Brexit saga keeps weighing on British investors. Theresa May and her government managed to negotiate a deal with the European Union, however, that deal has to be implemented by the British Parliament. Initially, the Parliament vote was scheduled for December 11. But British Prime Minister suddenly decided to postpone the debate for January 11, as she’s got several warnings from her advisors about a huge resistance in the Parliament. The opposition political parties were not the only force to withstand May’s deal, as she also faced many opponents in her own Conservative Party. The Parliament debate is scheduled to start on January 9, right after the Christmas and New Year Holidays. It will take several days for discussions and consultations. The key vote and decision should be published in the third week of January. British Foreign Trade Minister Liam Fox called Members of Parliament to support Theresa May’s deal. He underlined that this is the only option to support British voters in their historical decision to leave the European Union. Otherwise, the United Kingdon might enter into uncharted territory with lots of uncertainty for the economic impact and the country’s unity. Hard non-deal Brexit scares investors, adding further pressure on economic growth results in the medium-term perspective. European Union officials refused to negotiate alternative deal conditions, calling the May’s deal as the only option possible. Moreover, EU is adding pressure on British government in order to cancel the Brexit at all, with the UK staying in the European Union. If the Parliament vote failed to support May’s government, a second referendum might take place with the intention to cancel the Brexit at all. Such a scenario might be positive for the British Pound though.

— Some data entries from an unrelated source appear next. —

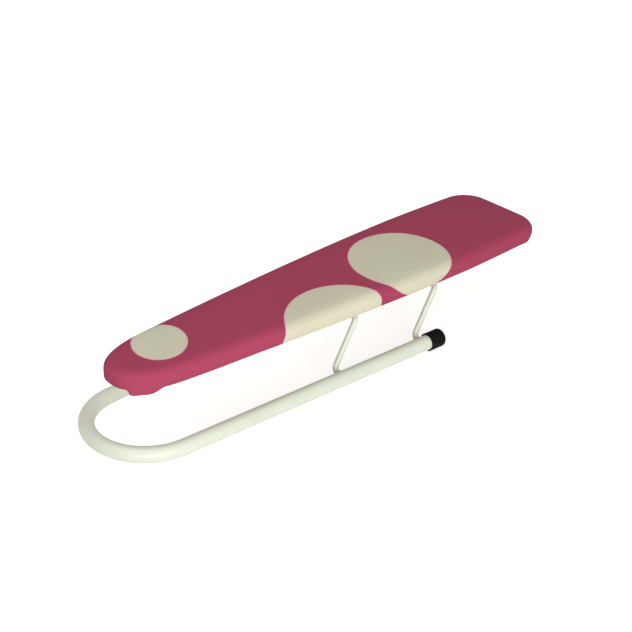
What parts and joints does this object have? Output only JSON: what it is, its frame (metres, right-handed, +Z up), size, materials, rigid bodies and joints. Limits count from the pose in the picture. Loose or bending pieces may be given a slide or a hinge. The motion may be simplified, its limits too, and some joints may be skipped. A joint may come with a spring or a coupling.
{
  "type": "sleeve ironing board",
  "caption": "Tabletop sleeve ironing board: narrow padded board with a dotted cover on two bent rod legs, which fold flat over a hairpin tube base.",
  "frame": {"origin": "on the table, under the middle of the whole object", "axes": "+X from the pointed nose towards the wide end, +Y across the board, +Z up"},
  "size_m": [0.5747, 0.17, 0.082],
  "materials": {
    "painted_steel": "semi-gloss cream powder coat",
    "cap_rubber": "matt black rubber",
    "bush_nylon": "natural nylon",
    "zinc_steel": "zinc plated",
    "board_wood": "bare plywood",
    "pad_foam": "open-cell foam",
    "cover_cotton": "pink cotton cloth printed with big cream dots"
  },
  "bodies": {
    "base": {"base_tube": "painted_steel", "end_cap_left": "cap_rubber", "end_cap_right": "cap_rubber", "foot_bush_nose_left": "bush_nylon", "foot_bush_nose_right": "bush_nylon", "foot_bush_wide_left": "bush_nylon", "foot_bush_wide_right": "bush_nylon"},
    "wide_legs": {"wide_leg_frame": "painted_steel"},
    "nose_legs": {"nose_leg_frame": "painted_steel"},
    "board": {"saddle_nose_left": "zinc_steel", "saddle_nose_right": "zinc_steel", "saddle_wide_left": "zinc_steel", "saddle_wide_right": "zinc_steel", "saddle_screws": "zinc_steel", "stop_plate": "zinc_steel", "stop_plate_screws": "zinc_steel", "board_panel": "board_wood", "foam_pad": "pad_foam", "cover": "cover_cotton", "cover_staples": "zinc_steel"}
  },
  "joints": [
    {"name": "fold", "type": "hinge", "parent": "base", "child": "wide_legs", "pos_m": [0.08476, 0, 0.01], "axis": [0, -1, 0], "range_deg": [0, 115]},
    {"name": "nose_legs_turn", "type": "hinge", "parent": "base", "child": "nose_legs", "pos_m": [-0.02564, 0, 0.01], "axis": [0, -1, 0], "range_deg": [0, 115]},
    {"name": "board_stays_level", "type": "hinge", "parent": "wide_legs", "child": "board", "pos_m": [0.11409, 0, 0.06142], "axis": [0, -1, 0], "range_deg": [-115, 0]}
  ],
  "couplings": [
    {"joint": "nose_legs_turn", "follows": "fold", "ratio": 1},
    {"joint": "board_stays_level", "follows": "fold", "ratio": -1}
  ]
}
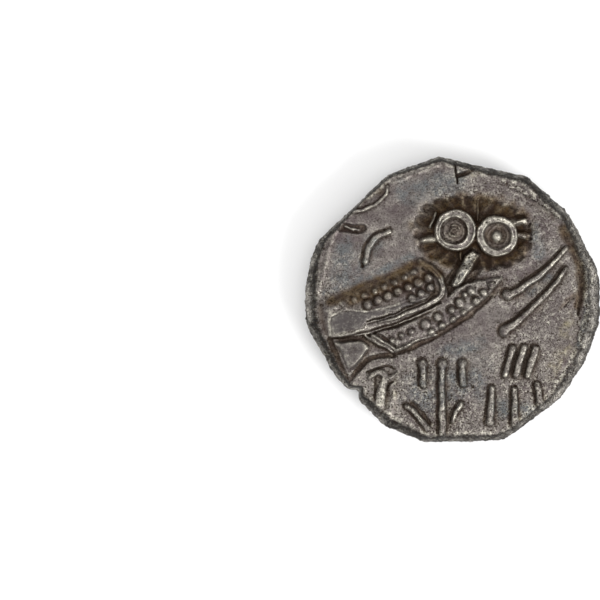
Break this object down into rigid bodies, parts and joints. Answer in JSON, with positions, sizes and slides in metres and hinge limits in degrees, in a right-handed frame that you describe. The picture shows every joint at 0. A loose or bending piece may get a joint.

Meantime, US stock indices were vulnerable to enormous volatility in the first week of 2019. After unprecedented growth in the last week of 2018, which had shown a growth of almost 5% in Dow Jones Industrial Average benchmark (a thousand points approximately), equities plunged for around 2% right on the next trading session. The industrial index slide was noticed amid investors’ concerns related to the trade war tensions between the United States and China. Although leaders of two largest world’s economies - Donald Trump and Xi Jinping - managed to agree a ceasefire during a one-on-one meeting in Argentina in early December, the real actions had demonstrated completely different intentions from both sides. Investors were disappointed by mutual aggression seen behind the scenes and the 90-days period of further negotiations appeared under a threat. More import tariffs are seen from the US side, as well as the Chinese government’s steps to open its border for American exports is at a huge doubt currently. According to Nicolas Kolas from Datatrek Research, “the market is getting bored from all of that news coming from Washington. I suggest that a stabilization process should start for all of the US major indices shortly as it’s getting harder to keep the same policy, the main factor of which remains uncertainty of the securities price formation”. Market players were reportedly worried about the oil price decline and critical assessment of the Federal Reserve’s tightening measures for the monetary policy in the United States. Such unjustified interest rates hikes, according to many analysts in the private sector, might lead to further pressure on the economic growth in the largest world’s economy. Moreover, the political pressure for Fed Chair Powell has been also noticed to escalate as President Donald Trump was seriously discussing legal options to fire Powell with his advisors. Although the economic growth is still expected to gain strength in the US, it might show unstable performance.
One of the largest US investment banks, JPMorgan Chase & Co. agreed to pay a fine of $135 million in order to settle claims from US Securities and Exchange Commission. JPMorgan shares dropped 1.5% right after the announcement. The company has been penalized for incorrect ADR work, according to the Wall Street Journal. BNY Mellon ($54 million), Citibank ($38 million) and Deutsche Bank ($75 million) has been fined by SEC in the last six months as well. The total number of large banks appeared under the investigation was exceeding eight names. SEC stated that the ADR violations are still investigated by the authority. The regulator also stated that those banks were anticipatorily providing ADRs for related international emitents, which were not delivered to clients’ accounts yet. That violation caused banks’ surge of the number of shares traded at foreign markets. ADR market operations which were mentioned by the regulation autorities, were noticed in the period of 2011 - 2015. JP Morgan Chase did not admit nor refused the SEC statement, however, the company agreed to pay out the obtained profit and aditional fines. “We’re glad we solved the issue which was related to the sector practice which we stopped providing several years ago”, - JPMorgan representative Brian Marchioni said. ADR is a freely negotiable security for an international emitent at US stock market, deposited in American bank. The largest Wall Street depositories are BNY Mellon, Citigroup, Deutsche Bank and JP Morgan. All of them were already fined by SEC.